Posted by Troy at May 8, 2003 12:32 AM
The pic over the article isn't Skylab- it's
the last Apollo removing the docking mechanism
for the Apollo-Soyuz mission.
Posted by Dave A Burroughs at May 8, 2003 08:13 AM
I'm sorry, I don't get it (yeah, call me stupid.) To keep cost down you only want to send up the absolute minimum required to get people back down. That means a reentry vehicle only large enough for passengers and heat shield. The command module doesn't need to go up but once and never has to come down (until it's useful life is over.)
Once the RV hits the atmosphere it should self orient (heat shield directed by center of gravity) and allow for unconscious passengers. Add airbags and parachutes to a teardrop.

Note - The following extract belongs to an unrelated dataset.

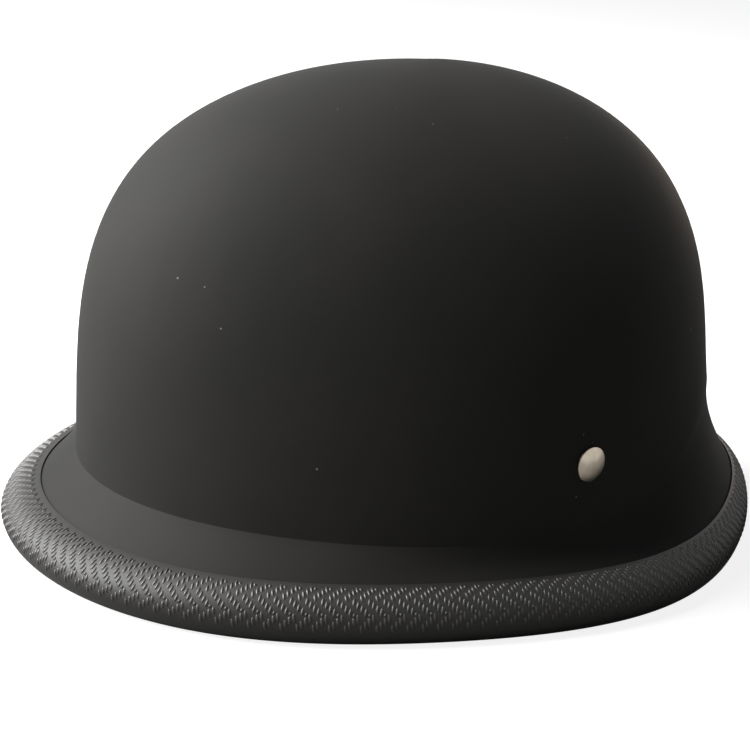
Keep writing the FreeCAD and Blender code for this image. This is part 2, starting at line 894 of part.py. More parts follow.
# The straps lie side by side: the buckle and the tongue pass each other with a gap.
strap_spacing = size.buckle_width / 2 + size.tongue_width / 2 + size.strap_side_gap
strap_turn = degrees(asin(strap_spacing.value / (2 * (wall_x - web_centre_x.value))))


def strap_placement(side, along=0.0, rise=0.0):
    """The frame of a free strap: X runs along it from its fold, Z is up, at rest on the table."""
    sign, turn = SIDES[side]
    heading = turn + 180 + strap_turn
    place = Vector(
        sign * (wall_x - web_centre_x.value), -size.rivet_forward.value,
        FOLD_HEIGHTS[side].value + rise)
    rotation = Rotation(Z_AXIS, heading)
    return Placement(place + rotation.multVec(X_AXIS) * along, rotation)


STRAP_ENDS = {
    "left": (size.left_strap_length, buckle_eye_radius, size.bar_diameter),
    "right": (size.right_strap_length, tongue_eye_radius, size.tongue_bar_diameter),
}
for side, (length, eye_radius, bar) in STRAP_ENDS.items():
    half = size.webbing_width / 2
    eye_rise = eye_radius - half_web
    strip = block(side + "_strap_strip", (ZERO, -half, -half_web), (length, half, half_web))
    tip = rod(side + "_strap_fold", half_web, size.webbing_width, (ZERO, ZERO, ZERO), "y")
    roll = rod(side + "_strap_roll", eye_radius, size.webbing_width,
               (length, ZERO, eye_rise), "y")
    bore = rod(side + "_strap_bore", bar / 2 + size.webbing_play, size.webbing_width * 2,
               (length, ZERO, eye_rise), "y")
    flat = combined("Fuse", side + "_strap_flat", strip, tip)
    whole = combined("Fuse", side + "_strap_whole", flat, roll)
    strap = combined("Cut", side + "_strap", whole, bore)
    strap.Placement = strap_placement(side)


# Buckle: a moulded tray that turns on a steel bar in the left strap's end

buckle_rise = buckle_eye_radius - half_web
buckle_place = strap_placement("left", size.left_strap_length.value, buckle_rise.value)
tray_low = -buckle_eye_radius
tray_top = tray_low + size.buckle_height
tray_half = size.buckle_width / 2
well_half = size.lever_width / 2 + size.well_side_room
eye_room = buckle_eye_radius + size.eye_clearance

housing = new_body("buckle_housing", buckle_place)
plan = new_sketch(housing, "housing_plan", "xy", tray_low)
draw_rectangle(plan, (-size.buckle_back, -tray_half), (size.buckle_front, tray_half))
tray = pad(housing, "housing_block", plan, size.buckle_height)
document.recompute()
corners = edges_along(tray.Shape, Z_AXIS)
soft = rounded(housing, "housing_corners", tray, corners, size.buckle_corner)
rear = new_sketch(housing, "strap_mouth", "xy")
draw_rectangle(rear, (-size.buckle_back * 2, -(size.webbing_width / 2 + size.webbing_play)),
               (eye_room, size.webbing_width / 2 + size.webbing_play))
through_cut(housing, "strap_mouth_cut", rear, size.buckle_height * 3)
side_view = new_sketch(housing, "lever_well", "xz")
well_start = eye_room + size.buckle_back_wall
draw_rectangle(side_view, (well_start, tray_low + size.buckle_floor),
               (size.buckle_front * 2, tray_top * 2))
through_cut(housing, "lever_well_cut", side_view, well_half * 2)
bores = new_sketch(housing, "pin_bores", "xz")
pin_spot = (size.lever_pin_reach, size.lever_pin_rise)
draw_circle(bores, (ZERO, ZERO), size.bar_diameter / 2)
draw_circle(bores, pin_spot, size.lever_pin_diameter / 2)
through_cut(housing, "pin_bores_cut", bores, size.buckle_width * 2)


def cross_pin(label, placement, spot, diameter, length):
    """A plain pin across a part, with its middle on the part's middle plane."""
    pin = new_body(label, placement)
    end = new_sketch(pin, label + "_end", "xz")
    draw_circle(end, spot, diameter / 2)
    pad(pin, label + "_length", end, length, True)
    return pin


cross_pin("buckle_bar", buckle_place, (ZERO, ZERO), size.bar_diameter, size.buckle_width)
cross_pin("lever_pin", buckle_place, pin_spot, size.lever_pin_diameter, size.buckle_width)


# Buckle lever: a moulded plate with a barrel on its pin, a tooth below and a tab to lift

barrel = size.lever_barrel_diameter / 2
lever_top = tray_top
plate_low = lever_top - size.lever_plate
tooth_end = size.lever_tooth_reach + size.lever_tooth_length
tab_end = size.buckle_front + size.lever_tab_overhang
tooth_tip = size.lever_pin_rise - size.lever_tooth_drop
lever = new_body("buckle_lever", buckle_place)
profile = new_sketch(lever, "lever_profile", "xz")
draw_polygon(profile, [
    (size.lever_pin_reach, lever_top),
    (size.lever_pin_reach, size.lever_pin_rise),
    (size.lever_pin_reach + barrel, plate_low),
    (size.lever_tooth_reach, plate_low),
    (size.lever_tooth_reach, tooth_tip),
    (tooth_end, plate_low),
    (tab_end, plate_low),
    (tab_end, lever_top),
])
pad(lever, "lever_plate", profile, size.lever_width, True)
barrel_end = new_sketch(lever, "barrel_end", "xz")
draw_circle(barrel_end, pin_spot, barrel)
pad(lever, "lever_barrel", barrel_end, size.lever_width, True)
pin_bore = new_sketch(lever, "lever_bore", "xz")
draw_circle(pin_bore, pin_spot, size.lever_pin_diameter / 2 + size.lever_pin_clearance)
through_cut(lever, "lever_bore_cut", pin_bore, size.lever_width * 2)
slot_half = size.spring_width / 2 + size.spring_play
spring_slot = new_sketch(lever, "spring_slot", "xz")
draw_rectangle(spring_slot,
               (size.lever_pin_reach - barrel * 2, size.lever_pin_rise - barrel * 2),
               (size.lever_pin_reach + barrel + size.spring_play, size.lever_pin_rise + barrel))
through_cut(lever, "spring_slot_cut", spring_slot, slot_half * 2)

coil_bore = size.lever_pin_diameter / 2 + size.spring_play
spring = new_body("lever_spring", buckle_place)
coil = new_sketch(spring, "spring_end", "xz")
draw_circle(coil, pin_spot, coil_bore + size.spring_wire)
draw_circle(coil, pin_spot, coil_bore)
pad(spring, "spring_coil", coil, size.spring_width, True)


# Tongue: a moulded blade with teeth, on a round bar in the right strap's end

tongue_rise = tongue_eye_radius - half_web
tongue_place = strap_placement("right", size.right_strap_length.value, tongue_rise.value)
eye_height = size.table_gap + chin_sleeve + tongue_eye_radius
blade_low = size.tongue_table_gap - eye_height
blade_top = blade_low + size.tongue_blade_thickness
tongue_half = size.tongue_width / 2
mouth_half = size.webbing_width / 2 + size.webbing_play

tongue = new_body("tongue", tongue_place)
head_side = new_sketch(tongue, "tongue_head", "xz")
draw_polygon(head_side, [
    (-size.tongue_ear_back, blade_low),
    (size.tongue_bridge_end, blade_low),
    (size.tongue_bridge_end, -size.tongue_bridge_top),
    (size.tongue_bridge_start, size.tongue_ear_top),
    (-size.tongue_ear_back, size.tongue_ear_top),
])
pad(tongue, "tongue_head_block", head_side, size.tongue_width, True)
mouth = new_sketch(tongue, "tongue_mouth", "xy")
draw_rectangle(mouth, (-size.tongue_ear_back * 2, -mouth_half),
               (size.tongue_bridge_start, mouth_half))
through_cut(tongue, "tongue_mouth_cut", mouth, size.tongue_width * 2)
round_bar = new_sketch(tongue, "tongue_bar_end", "xz")
draw_circle(round_bar, (ZERO, ZERO), size.tongue_bar_diameter / 2)
pad(tongue, "tongue_bar", round_bar, size.tongue_width, True)
blade = new_sketch(tongue, "tongue_blade", "xy", blade_low)
blade_half = size.tongue_blade_width / 2
tip_inset = size.tongue_blade_thickness
draw_polygon(blade, [
    (size.tongue_bridge_start, -blade_half),
    (size.tongue_length - tip_inset, -blade_half),
    (size.tongue_length, tip_inset - blade_half),
    (size.tongue_length, blade_half - tip_inset),
    (size.tongue_length - tip_inset, blade_half),
    (size.tongue_bridge_start, blade_half),
])
pad(tongue, "tongue_blade_plate", blade, size.tongue_blade_thickness)
tooth = new_sketch(tongue, "tooth_side", "xz")
draw_polygon(tooth, [
    (size.tooth_start, blade_top),
    (size.tooth_start + size.tooth_pitch, blade_top),
    (size.tooth_start + size.tooth_pitch, blade_top + size.tooth_height),
])
first_tooth = pad(tongue, "first_tooth", tooth, size.tongue_blade_width, True)
document.recompute()
teeth = tongue.newObject("PartDesign::LinearPattern", "teeth")
teeth.Originals = [first_tooth]
teeth.Direction = (tooth, ["H_Axis"])
teeth.Occurrences = TONGUE_TOOTH_COUNT
bind(teeth, Length=size.tooth_pitch * (TONGUE_TOOTH_COUNT - 1))
tongue.Tip = teeth


# Chin pad: a soft sleeve that slides on the right strap, thick on the side of the chin

def chin_section(along, scale):
    half = size.chin_pad_width.value / 2 * (1 + scale) / 2
    low = -half_web.value - chin_sleeve.value
    shoulder = half_web.value + chin_sleeve.value
    crown = shoulder + (size.chin_pad_crown.value - shoulder) * scale
    spots = [
        Vector(along, -half, low),
        Vector(along, half, low),
        Vector(along, half, shoulder),
        Vector(along, 0, crown),
        Vector(along, -half, shoulder),
    ]
    edges = [
        Part.LineSegment(spots[0], spots[1]).toShape(),
        Part.LineSegment(spots[1], spots[2]).toShape(),
        Part.Arc(spots[2], spots[3], spots[4]).toShape(),
        Part.LineSegment(spots[4], spots[0]).toShape(),
    ]
    return Part.Wire(edges)


CHIN_PAD_SHARES = ((0, CHIN_PAD_END_SHARE), (0.12, 1), (0.5, 1), (0.88, 1), (1, CHIN_PAD_END_SHARE))
sleeve = Part.makeLoft([
    chin_section(size.chin_pad_start.value + size.chin_pad_length.value * along, scale)
    for along, scale in CHIN_PAD_SHARES], True)
slot_width = (size.webbing_width + size.webbing_play * 2).value
slot_height = (size.webbing_thickness + size.webbing_play * 2).value
slot = Part.makeBox(
    size.chin_pad_start.value + size.chin_pad_length.value * 2, slot_width, slot_height,
    Vector(0, -slot_width / 2, -slot_height / 2))
feature("chin_pad", sleeve.cut(slot), strap_placement("right"))


# Strap keeper: a moulded loop that slides on the right strap

keeper = new_body("strap_keeper", strap_placement("right"))
keeper_start = size.right_strap_length - size.keeper_from_eye
loop = new_sketch(keeper, "keeper_section", "yz", keeper_start)
inner_half = size.webbing_width / 2 + size.webbing_play
inner_rise = half_web + size.webbing_play
outer_half = inner_half + size.keeper_side_wall
outer_rise = inner_rise + size.keeper_wall
draw_rectangle(loop, (-outer_half, -outer_rise), (outer_half, outer_rise))
draw_rectangle(loop, (-inner_half, -inner_rise), (inner_half, inner_rise))
band = pad(keeper, "keeper_loop", loop, size.keeper_length)
document.recompute()
between = (inner_half.value + outer_half.value) / 2
corners = edges_along(band.Shape, X_AXIS, lambda spot: abs(spot.y) > between)
rounded(keeper, "keeper_corners", band, corners, size.keeper_corner)


# Parts list and export

PARTS = [
    "outer_shell", "edge_trim", "impact_liner", "crown_pad",
    "brow_pad", "nape_pad", "left_side_pad", "right_side_pad",
    "left_rivet", "right_rivet", "left_rivet_spacer", "right_rivet_spacer",
    "left_strap_hanger", "right_strap_hanger",
    "left_anchor_webbing", "right_anchor_webbing", "left_strap", "right_strap",
    "buckle_housing", "buckle_bar", "buckle_lever", "lever_pin", "lever_spring",
    "tongue", "chin_pad", "strap_keeper",
]

document.recompute()
for item in document.Objects:
    if "Invalid" in item.State or "Error" in item.State:
        raise RuntimeError("failed object: " + item.Label)

os.makedirs("parts", exist_ok=True)
for label in PARTS:
    part = document.getObjectsByLabel(label)[0]
    shape = part.Shape
    if shape.isNull() or not shape.isValid() or not shape.Solids:
        raise RuntimeError("bad shape: " + label)
    box = shape.BoundBox
    print("%-20s solids %d volume %10.1f  x %7.1f %7.1f  y %7.1f %7.1f  z %6.2f %6.2f" % (
        label, len(shape.Solids), shape.Volume,
        box.XMin, box.XMax, box.YMin, box.YMax, box.ZMin, box.ZMax))
    shape.exportStep("parts/" + label + ".step")
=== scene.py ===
import math

import bmesh
import bpy
import numpy as np
from mathutils import Matrix, Vector


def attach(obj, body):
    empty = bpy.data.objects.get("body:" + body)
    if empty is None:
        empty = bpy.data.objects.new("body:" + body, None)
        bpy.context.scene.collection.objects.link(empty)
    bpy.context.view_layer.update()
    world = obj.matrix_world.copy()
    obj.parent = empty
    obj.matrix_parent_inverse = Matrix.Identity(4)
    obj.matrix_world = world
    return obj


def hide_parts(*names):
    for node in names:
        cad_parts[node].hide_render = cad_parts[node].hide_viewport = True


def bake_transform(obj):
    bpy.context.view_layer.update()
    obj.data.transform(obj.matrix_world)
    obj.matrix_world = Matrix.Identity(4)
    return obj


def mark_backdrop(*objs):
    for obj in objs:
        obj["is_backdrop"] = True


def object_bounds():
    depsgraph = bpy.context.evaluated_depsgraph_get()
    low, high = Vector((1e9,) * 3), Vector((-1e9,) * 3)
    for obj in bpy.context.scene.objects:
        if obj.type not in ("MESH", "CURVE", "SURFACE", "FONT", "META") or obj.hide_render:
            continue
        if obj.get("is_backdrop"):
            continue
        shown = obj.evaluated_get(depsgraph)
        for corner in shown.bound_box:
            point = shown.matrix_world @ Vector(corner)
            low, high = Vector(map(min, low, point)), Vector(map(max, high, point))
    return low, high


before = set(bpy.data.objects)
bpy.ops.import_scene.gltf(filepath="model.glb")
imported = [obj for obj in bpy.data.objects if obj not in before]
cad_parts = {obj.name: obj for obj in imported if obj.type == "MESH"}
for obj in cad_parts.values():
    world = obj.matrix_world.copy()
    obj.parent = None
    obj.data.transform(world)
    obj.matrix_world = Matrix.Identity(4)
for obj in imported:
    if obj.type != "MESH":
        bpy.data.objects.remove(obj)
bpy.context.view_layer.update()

# Room and camera. A pale floor and a white surround with one large soft window light high on the left
# and a low warm light behind on the right. The camera stands as for the photograph, a little rolled.
MM = 0.001
CAMERA_AZIMUTH = math.radians(51.151)
CAMERA_ELEVATION = math.radians(17.536)
CAMERA_ROLL = math.radians(5.0)
CAMERA_DISTANCE = 621.785 * MM
CAMERA_LENS = 78.14
TARGET_SIDE = -9.097 * MM
TARGET = Vector((0, -2.2 * MM, 50.774 * MM))

camera_right = Vector((math.cos(CAMERA_AZIMUTH), math.sin(CAMERA_AZIMUTH), 0))
camera_back = Vector((
    math.sin(CAMERA_AZIMUTH) * math.cos(CAMERA_ELEVATION),
    -math.cos(CAMERA_AZIMUTH) * math.cos(CAMERA_ELEVATION),
    math.sin(CAMERA_ELEVATION)))
camera_up = camera_back.cross(camera_right)
target = TARGET + camera_right * TARGET_SIDE
rolled_right = camera_right * math.cos(CAMERA_ROLL) + camera_up * math.sin(CAMERA_ROLL)
rolled_up = camera_up * math.cos(CAMERA_ROLL) - camera_right * math.sin(CAMERA_ROLL)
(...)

Don't call it a command module (call it an orbital tug) it's job is to catch the RV before it plunges safely back into the atmosphere.
Since you only have to send the tug (or fleet of tugs) up once, you can make them big and powerful (and not aerodynamic.)
Somebody tell me what I'm missing (or is this just not glamorous enough?)
When the space elevator become real I'll buy a ticket, until then we should concentrate on cheap and scalable.